Week after week passed away. I saw Bohun from time to time, but he could not procure me a desirable situation. In the mean time the expenses for my board seemed to me a serious matter. My pride took the alarm, and I could not rest easy under the idea that I was all the while living like a price at the expense of Mr. Thomas. When I mentioned this to Bohun, he told me to keep quiet and give myself no anxiety; that my expenses, which I regarded as so heavy, were in reality trifling, and Mr. Thomas would never miss the amount.
A few days after this conversation, Bohun called at my lodgings, and seemed quite excited. "Hawser," said he, "I have pleasant news to communicate. I have been so fortunate as to secure you an excellent situation on a plantation in the north part of the island. Mr. Church, the attorney for the Pearl estates, was in town yesterday, and on my recommendation has consented to take you to fill a vacancy, in preference to several young men who are applicants for the place."
"I should much prefer a situation as clerk on a wharf or in a counting room," said I.
"O," replied Bohun, "this chance with Mr. Church is far better than a simple clerkship with a trader; the duties are not so arduous, and it will give you a better opportunity to rise in the world; besides, Mr. Church is an excellent man, a whole-souled Irishman, who has been in the army, and has great influence in the island. He will send a mule and a guide over the mountains tomorrow; so you must prepare for the journey on the following day."

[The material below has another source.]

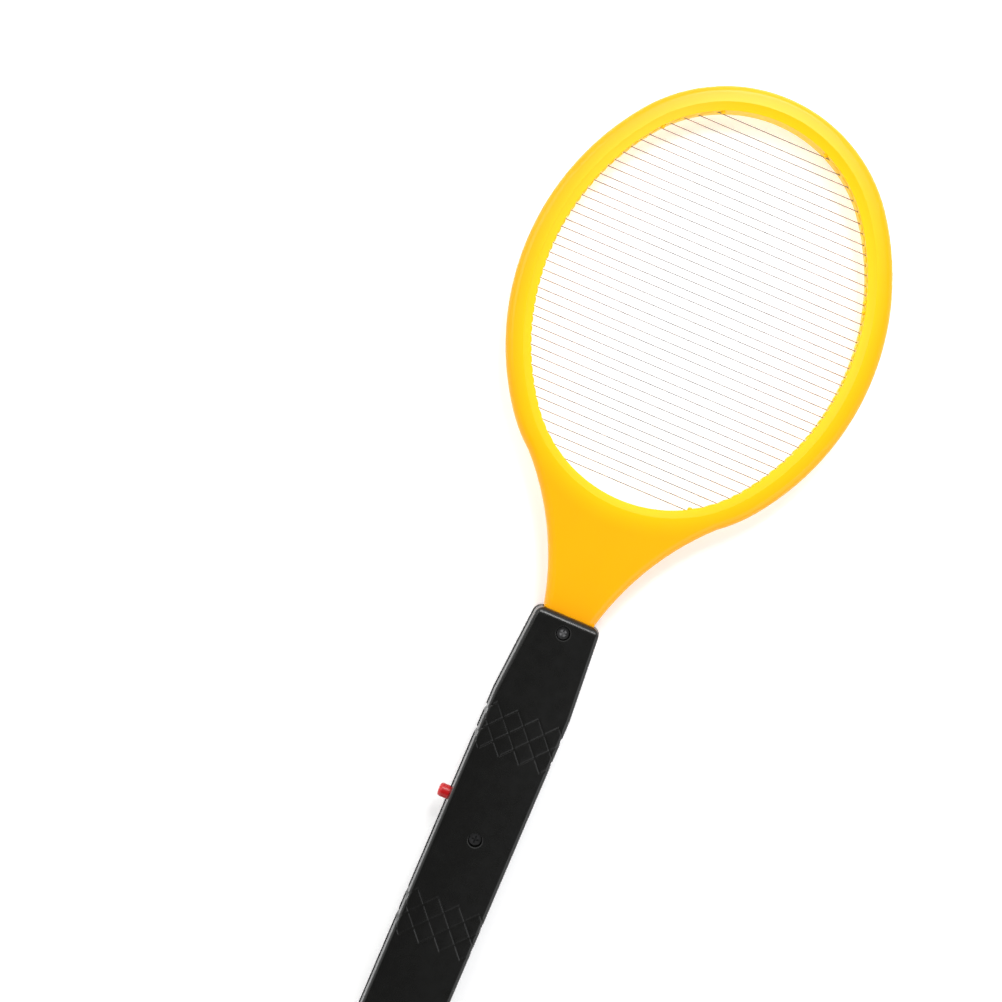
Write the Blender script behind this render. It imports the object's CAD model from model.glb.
"""Electric fly swatter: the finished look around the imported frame.

The frame holds every rigid part in place. This file dresses those parts, builds the finer meshes
that stand for the handle shells, the springs and the cells, and sets up the studio.
Shapes are drawn in millimetres and scaled to metres when the mesh is made. Finishes and the studio
are in metres.
"""

import logging
import math
from dataclasses import dataclass, field
from enum import Enum

import bpy
import numpy as np
from mathutils import Matrix, Vector

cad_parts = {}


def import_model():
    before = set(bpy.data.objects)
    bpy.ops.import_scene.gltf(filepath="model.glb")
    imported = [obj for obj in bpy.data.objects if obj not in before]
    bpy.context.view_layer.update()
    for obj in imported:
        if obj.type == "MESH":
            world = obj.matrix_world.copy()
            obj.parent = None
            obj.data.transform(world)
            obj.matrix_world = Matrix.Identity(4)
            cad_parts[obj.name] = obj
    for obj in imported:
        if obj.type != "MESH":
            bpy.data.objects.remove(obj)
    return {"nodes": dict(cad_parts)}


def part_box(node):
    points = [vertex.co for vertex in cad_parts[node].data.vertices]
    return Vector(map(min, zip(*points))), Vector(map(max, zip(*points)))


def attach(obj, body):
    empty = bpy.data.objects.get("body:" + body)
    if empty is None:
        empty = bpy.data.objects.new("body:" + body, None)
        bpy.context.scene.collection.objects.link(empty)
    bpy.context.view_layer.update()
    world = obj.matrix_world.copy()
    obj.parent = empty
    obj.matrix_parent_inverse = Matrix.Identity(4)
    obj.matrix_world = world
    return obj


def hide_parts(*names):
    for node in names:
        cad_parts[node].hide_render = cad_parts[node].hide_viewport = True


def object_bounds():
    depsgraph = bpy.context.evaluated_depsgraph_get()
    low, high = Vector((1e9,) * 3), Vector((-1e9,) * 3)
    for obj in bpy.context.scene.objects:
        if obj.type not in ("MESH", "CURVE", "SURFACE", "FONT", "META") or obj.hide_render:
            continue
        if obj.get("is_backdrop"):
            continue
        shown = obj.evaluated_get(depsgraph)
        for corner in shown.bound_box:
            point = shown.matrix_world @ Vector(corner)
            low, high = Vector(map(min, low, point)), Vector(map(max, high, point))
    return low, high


log = logging.getLogger("swatter")

MM = 0.001
Colour = tuple[float, float, float]
Point = tuple[float, float, float]
Faces = list[tuple[int, ...]]


def srgb(red: int, green: int, blue: int) -> Colour:
    """Turns a display colour into the linear colour that a shader takes.

    Args:
        red: Red from 0 to 255.
        green: Green from 0 to 255.
        blue: Blue from 0 to 255.

    Returns:
        The linear colour.
    """
    out = []
    for part in (red, green, blue):
        share = part / 255
        out.append(share / 12.92 if share <= 0.04045 else ((share + 0.055) / 1.055) ** 2.4)
    return (out[0], out[1], out[2])


# ---------------------------------------------------------------- shader tools


def opaque(value: object) -> object:
    """Adds the alpha that a socket wants to a colour, and leaves anything else as it is."""
    return (*value, 1.0) if isinstance(value, tuple) else value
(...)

"Very well," said I, hardly knowing whether to be pleased or dissatisfied with this arrangement, which I decided, however, to accept, with a mental determination, if I found my situation objectionable, to abandon it at once, and if I could do no better, try my fortunes again on the ocean. In the mean time, I should see a new and perhaps interesting phase in life.
"The Upper Pearl estate, where you will reside," continued Bohun, "is one of the healthiest estates on the island. On some of the sugar plantations, 'fever and ague' prevails at certain seasons of the year, but is unknown on the Pearl estates. Your situation will be a pleasant one in every respect."
I shuddered at the idea of fever and ague, with the name of which disease the most pleasant associations were not connected, and congratulated myself on the fact that the Pearl estates were exempted from this and almost every other evil in the shape of sickness. The next day I completed my preparations for a journey across the mountains to the opposite side of the island. Agreeably to a suggestion from Bohun, I procured from my accommodating landlady her bill for my board and lodging; to this she added another item for washing, swelling the amount to the very respectable sum of sixty-six dollars.
I handed the bill to Bohun with an innocent and confiding look. He cast his eye over it, and started back aghast. "What is all this?" said he. "What does it mean? Why, the woman is crazy."
"It is right, sir," I replied. "Twenty-five days at two dollars and a half a day come to sixty-two dollars and a half; and the washing, at one dollar a week, she says she cannot do it for less, makes a sum total of sixty-six dollars. It is the amount agreed on, although you recollect I expressed an opinion more than once that the price for board was extravagantly high."
"Two dollars and a half a DAY!" shouted he. "Why, I understood the price to be two dollars and a half a WEEK, and supposed that half a doubloon would pay the whole debt."